Les micro-supercondensateurs ne sont pas nouveaux… Mais l’innovation vient des propriétés de ceux mis au point par cette équipe de chercheurs. Les mesures de densité d’énergie par unité de surface et de puissance surpassent clairement les autres technologies similaires. Christophe Lethien détaille d’où viennent ces performances : « Notre supercondensateur est constitué de deux électrodes de carbone poreux. À l’intérieur de ces pores de 1 nm de diamètre viennent s’insérer des ions d’une solution dans laquelle baignent les électrodes. Les ions positifs, ou cations, viennent se loger dans les pores d’une des électrodes, et les anions dans l’autre. Afin de maximiser l’énergie, il faut avoir des pores de taille semblable à celle des ions ».
Du carbure de titane aux électrodes interdigitées
Pour contrôler avec la plus grande précision le diamètre de ces pores, les chercheurs ont adopté une approche novatrice de conception des électrodes. Tout commence avec le dépôt d’une couche micrométrique de carbure de titane — ou TiC, un alliage de titane et de carbone — sur un support de silicium. Cette étape est réalisée par pulvérisation cathodique : « Nous prenons une sorte de cachet de TiC de 10 cm de diamètre sur 6 mm d’épaisseur, que nous bombardons pour en arracher des atomes. Ceux-ci viennent ensuite se reconcentrer sur le silicium » décrit Christophe Lethien. Un revêtement de carbure de titane de 0,5 à 22 microns est ainsi déposé sur le support, dépendant de l’épaisseur voulue par les chercheurs.
Un sillon en forme de créneaux est ensuite creusé dans ce matériau afin de le séparer en deux parties, qui formeront les deux électrodes. La structure est dite interdigitée, puisqu’elle prend des airs de deux mains entrecroisées. Le bloc de TiC se retrouve donc divisé par un canyon micrométrique serpentant de façon rectangulaire. Mais les électrodes ne sont pas encore formées, car le carbure de titane n’est pas encore un matériau poreux.
Pour libérer des interstices pouvant accueillir les charges électriques sous la forme d’ions, les chimistes doivent encore extraire le titane du TiC, atome par atome, pour ne garder que le carbone. Pour ce faire, ils utilisent du chlore gazeux. Le chlore réagit avec un atome de titane en surface, le fait sortir de son emplacement entre quatre atomes de carbone libérant ainsi un espace. Une fois que tous les atomes de titane de la couche supérieure ont réagi, ce sont ceux plus en profondeur qui sont extraits. La durée du processus est maîtrisée par les chercheurs, qui décident ainsi de l’épaisseur de la couche de TiC qu’ils veulent épurer du titane et de la taille de la porosité en ajustant la température de la réaction.
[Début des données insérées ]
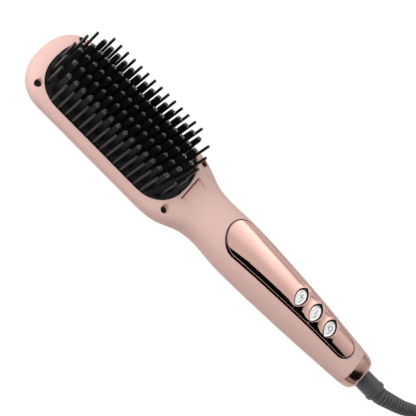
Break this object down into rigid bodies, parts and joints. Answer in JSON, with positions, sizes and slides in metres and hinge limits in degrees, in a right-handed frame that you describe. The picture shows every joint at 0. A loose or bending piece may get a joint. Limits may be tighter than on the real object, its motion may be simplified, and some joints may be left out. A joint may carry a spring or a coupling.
{
  "type": "hair straightener brush",
  "caption": "Handheld heated hair straightening brush: oval bristle head, slim handle with a button panel, swivel cord outlet and mains lead.",
  "frame": {"origin": "centre of the brush seen from above, without its cord, on the surface that its back rests on", "axes": "+X from the brush head towards the cord, +Z out of the bristles, +Y across"},
  "size_m": [0.4312, 0.0879, 0.0455],
  "materials": {
    "pink_shell": "soft-touch matte pink",
    "black_plate": "semi-gloss black",
    "black_bristle": "semi-gloss black nylon",
    "coated_blade": "black ceramic coating on heated teeth",
    "aluminium": "milled",
    "insulator": "heat-resistant moulding",
    "ceramic": "fired ceramic",
    "mica": "mica sheet",
    "spring_steel": "spring steel",
    "screw_steel": "zinc plated",
    "sensor": "glazed",
    "potting": "potted block",
    "circuit_board": "solder mask",
    "capacitor_case": "box film capacitor",
    "chip_black": "moulded package",
    "lamp": "lamp",
    "ribbon": "flat cable",
    "rose_metal": "rose-gold metallised, polished",
    "dark_trim": "dark polished trim",
    "button_clear": "clear-faced button",
    "plunger": "natural",
    "barrel_grey": "satin dark grey",
    "copper": "copper ring",
    "wire": "silicone sleeve",
    "boot_rubber": "matte dark grey",
    "cord_rubber": "matte black",
    "tie": "woven strap",
    "plug_brass": "nickel plated"
  },
  "bodies": {
    "body": {"front_cover": "pink_shell", "back_cover": "pink_shell", "brush_plate": "black_plate", "cool_pins_left": "black_bristle", "cool_pins_right": "black_bristle", "cool_pins_head": "black_bristle", "cool_pins_neck": "black_bristle", "blade_row_1": "coated_blade", "blade_row_2": "coated_blade", "blade_row_3": "coated_blade", "blade_row_4": "coated_blade", "blade_row_5": "coated_blade", "blade_tips": "black_bristle", "heating_plate": "aluminium", "heater_frame": "insulator", "heating_elements": "ceramic", "insulation_sheet": "mica", "heater_clamp": "spring_steel", "frame_screws": "screw_steel", "thermistor": "sensor", "thermal_fuse": "sensor", "case_screws": "screw_steel", "handle_screws": "screw_steel", "vent_grille": "black_plate", "ion_generator": "potting", "ion_needle": "screw_steel", "main_board": "circuit_board", "film_capacitor": "capacitor_case", "power_triac": "chip_black", "control_chip": "chip_black", "board_screws": "screw_steel", "switch_board": "circuit_board", "tact_switches": "chip_black", "button_lamps": "lamp", "board_ribbon": "ribbon", "control_panel": "rose_metal", "panel_bezel": "dark_trim", "end_cap": "rose_metal", "bearing_block": "insulator", "contact_springs": "spring_steel", "heater_leads": "wire", "ion_leads": "wire", "supply_leads": "wire", "strain_relief": "boot_rubber", "cord": "cord_rubber", "cord_coil": "cord_rubber", "coil_tie": "tie", "plug_body": "cord_rubber", "plug_pins": "plug_brass"},
    "button_plus": {"button_plus": "button_clear", "plunger_plus": "plunger"},
    "button_minus": {"button_minus": "button_clear", "plunger_minus": "plunger"},
    "button_power": {"button_power": "button_clear", "plunger_power": "plunger"},
    "swivel": {"swivel_barrel": "barrel_grey", "slip_rings": "copper"}
  },
  "joints": [
    {"name": "plus_press", "type": "slide", "parent": "body", "child": "button_plus", "axis": [-0.08, 0, -0.9968], "range_m": [0, 0.0006], "stiffness_N_per_m": 400},
    {"name": "minus_press", "type": "slide", "parent": "body", "child": "button_minus", "axis": [-0.08, 0, -0.9968], "range_m": [0, 0.0006], "stiffness_N_per_m": 400},
    {"name": "power_press", "type": "slide", "parent": "body", "child": "button_power", "axis": [-0.08, 0, -0.9968], "range_m": [0, 0.0006], "stiffness_N_per_m": 400},
    {"name": "cord_swivel", "type": "hinge", "parent": "body", "child": "swivel", "pos_m": [0.133, 0, 0.0118], "axis": [1, 0, 0], "continuous": true}
  ]
}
Un micro-supercondensateur compatible avec la production industrielle
Cerise sur le gâteau, en poussant la chloration au maximum — et donc en enlevant tout le titane — la couche de carbone se détache du support de silicium et offre un matériau en carbone poreux flexible, utilisable pour des revêtements souples (photo de couverture). Le maintien de la couche de TiC au silicium lors d’une chloration partielle a d’ailleurs été un très gros enjeu pour les chercheurs, qui ont dû pour cela optimiser les conditions de dépôt de TiC (pression du milieu lors de l’étape de pulvérisation cathodique) et la réaction de chloration.
L’ensemble de ce processus est compatible avec une transition vers la production industrielle. « C’est un aspect que je prends toujours en compte dès le début de mes recherches, avec une volonté de transfert technologique » assure Christophe Lethien, qui cherche à présent des partenaires industriels français pour valoriser cette recherche. Une telle technologie de micro-supercondensateurs est particulièrement intéressante pour tout ce qui concerne les capteurs communicants sans fil. En effet, ces appareils sont soumis à de fortes demandes spontanées en énergie, comme l’explique le chercheur de Télécom Lille : « Lors d’un fonctionnement en veille, une batterie assure très bien l’apport en énergie. Mais dès qu’il s’agit de transmettre une information, le micro-supercondensateur excelle à fournir le surplus d’énergie demandé par l’appareil ». Avec l’essor de l’internet des objets, peu de doutes subsistent sur le fait qu’un tel résultat saura être valorisé par l’industrie technologique.